Mengapa Saya Copot Jilbab?
Apakah memakai atau tidak memakai hijab itu pilihan yang bebas diambil oleh seorang muslimah? Ikuti kisah ketujuh perempuan ini yang mengemukakan alasan mereka melepaskan jilbabnya.
Dewi Susanti
Saya tidak berjilbab lagi karena: “Tidak sesuai dengan kata hati saya”. Tahun 2012, Dewi yang bekerja sebagai sekretaris ini memutuskan melepas jilbabnya setelah berjilbab selama dua tahun. Kini ia lebih merasa menjadi dirinya sendiri dan bebas dalam mengekspresikan diri.
Sindy Nur Fitri
Saya tidak berjilbab lagi karena: “Saya ingin orang menilai saya apa adanya”. Sindy mulai berjilbab saat ia kembali dari Aceh tahun 2010. Namun tahun 2017 ia melepas jilbab ketika menempuh pendidikan di Inggris. Keluarga mempertanyakan alasannya namun tidak mempersoalkan keputusannya. Begitu juga dengan rekan-rekan kantor, sesama diplomat bisa memahami keputusannya.
Eli Almira
Saya tidak berjilbab lagi karena: “Saya diminta memakai jilbab sedari kecil tanpa tahu alasan selain jilbab itu wajib untuk perempuan dan bagi yang tidak mengenakan akan dihukum di akhirat. Tuhan jadi sosok yang menakutkan. Jilbab jadi identitas yang tidak diminta tapi wajib dipatuhi. Saya merasa bukan jadi diri saya sendiri dan selalu berpura-pura jadi sosok yang ideal di mata orang lain."
Eni Nastuti
Saya tidak berjilbab lagi karena: “Tidak sesuai keinginan”. Di usianya yang masih relatif belia, Eni sudah memutuskan melepas jilbabnya meski teman-teman pada umumnya mengenakan jilbab. Ia tampak cukup percaya diri melawan arus dengan kerap membagikan informasi tentang jilbab di media sosial.
Astiningtyas Harum
“Saya memutuskan memakai jilbab karena suami 'overprotected' akan busana. Namun setelah pakai jilbab tidak ada perubahan, rasanya perasaan seperti meledak-ledak tapi harus ditahan. Saya memutuskan melepas jilbab karena merasa tidak menjadi diri sendiri, merasa agak terasing dari kehidupan sosial dan saya ingin orang lain tidak melihat saya dari penampilan yang menunjukkan identitas religi”.
Nisa Alwis
“Saya merefleksikan kembali nilai-nilai keislaman setelah saya mendalami filsafat”. Nisa mengaku ia pun tampil menyeruak untuk bersuara melawan mereka yang membelenggu kemajuan.
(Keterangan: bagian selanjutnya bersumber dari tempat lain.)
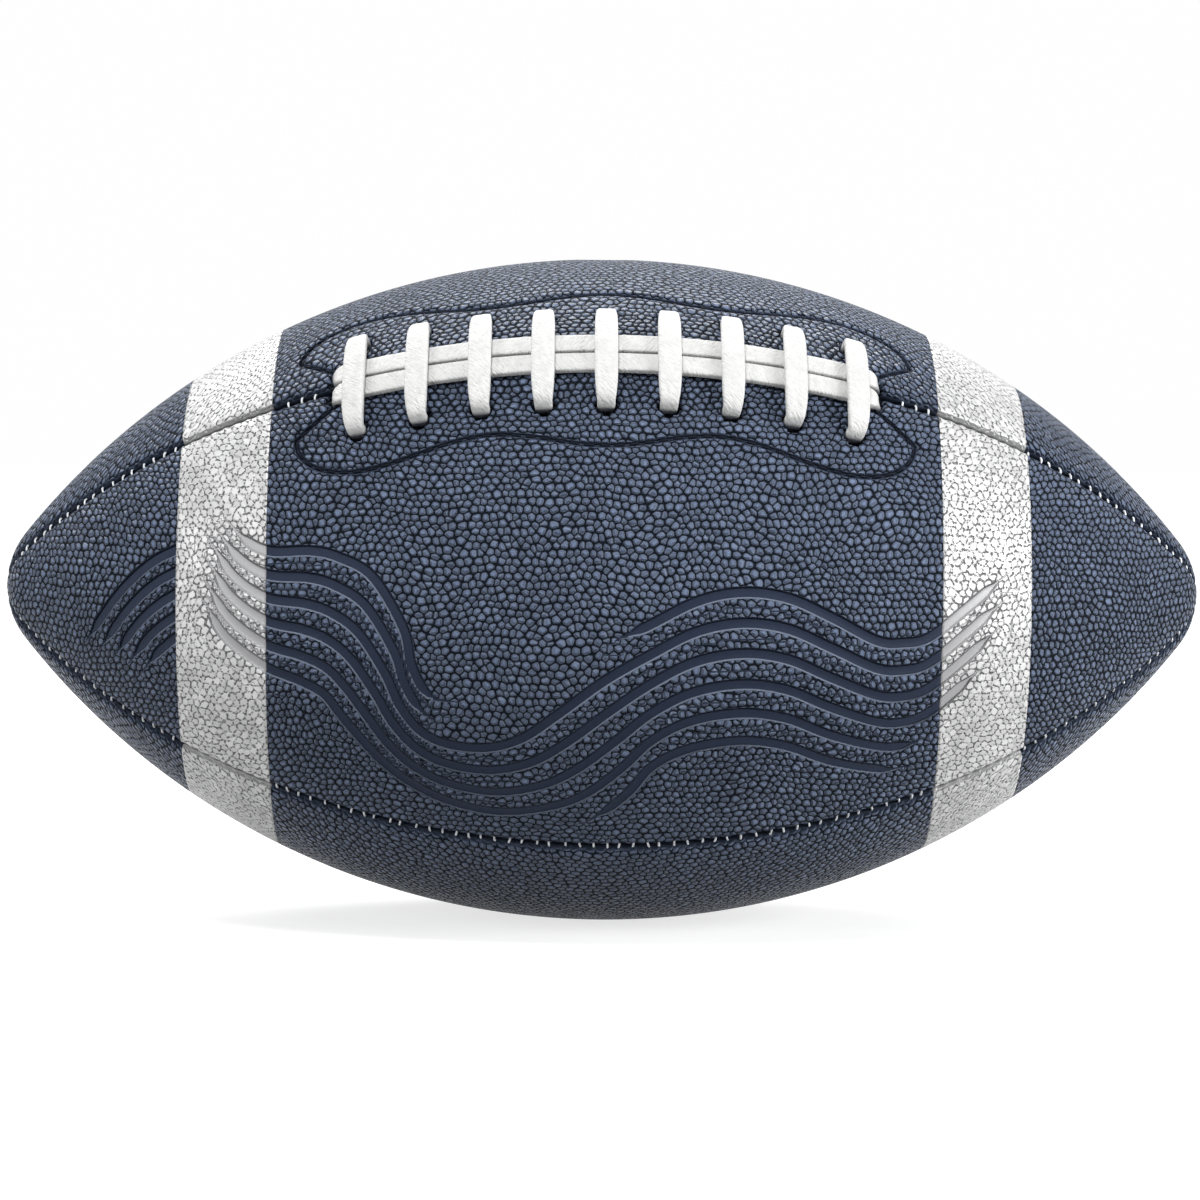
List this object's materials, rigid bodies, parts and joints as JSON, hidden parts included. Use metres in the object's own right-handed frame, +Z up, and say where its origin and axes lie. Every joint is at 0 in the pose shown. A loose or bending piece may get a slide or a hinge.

Nisa Alwis adalah pemilik sebuah pesantren di Pandeglang, Banten warisan ayahnya yang lulusan Madinah, Arab Saudi. 30 tahun berjilbab rapat, kini Nisa Alwis mendorong perempuan berbusana sesuai budaya Indonesia.
Stania Puspawardhani
"Saya tetap bekerja, ke luar negeri, S2, beli properti, semua dengan hijab. 2013, saya membacakan Hijabi Monologues dalam acara sebuah kedutaan besar, yang menentang stereotip perempuan berhijab. Setelah perjalanan pribadi dan profesional saya beberapa tahun terakhir, saya berbicara pada Tuhan “Saya tidak pakai jilbab ya”. Saat ini saya hanya berusaha menunaikan rukun Islam sebaik mungkin.”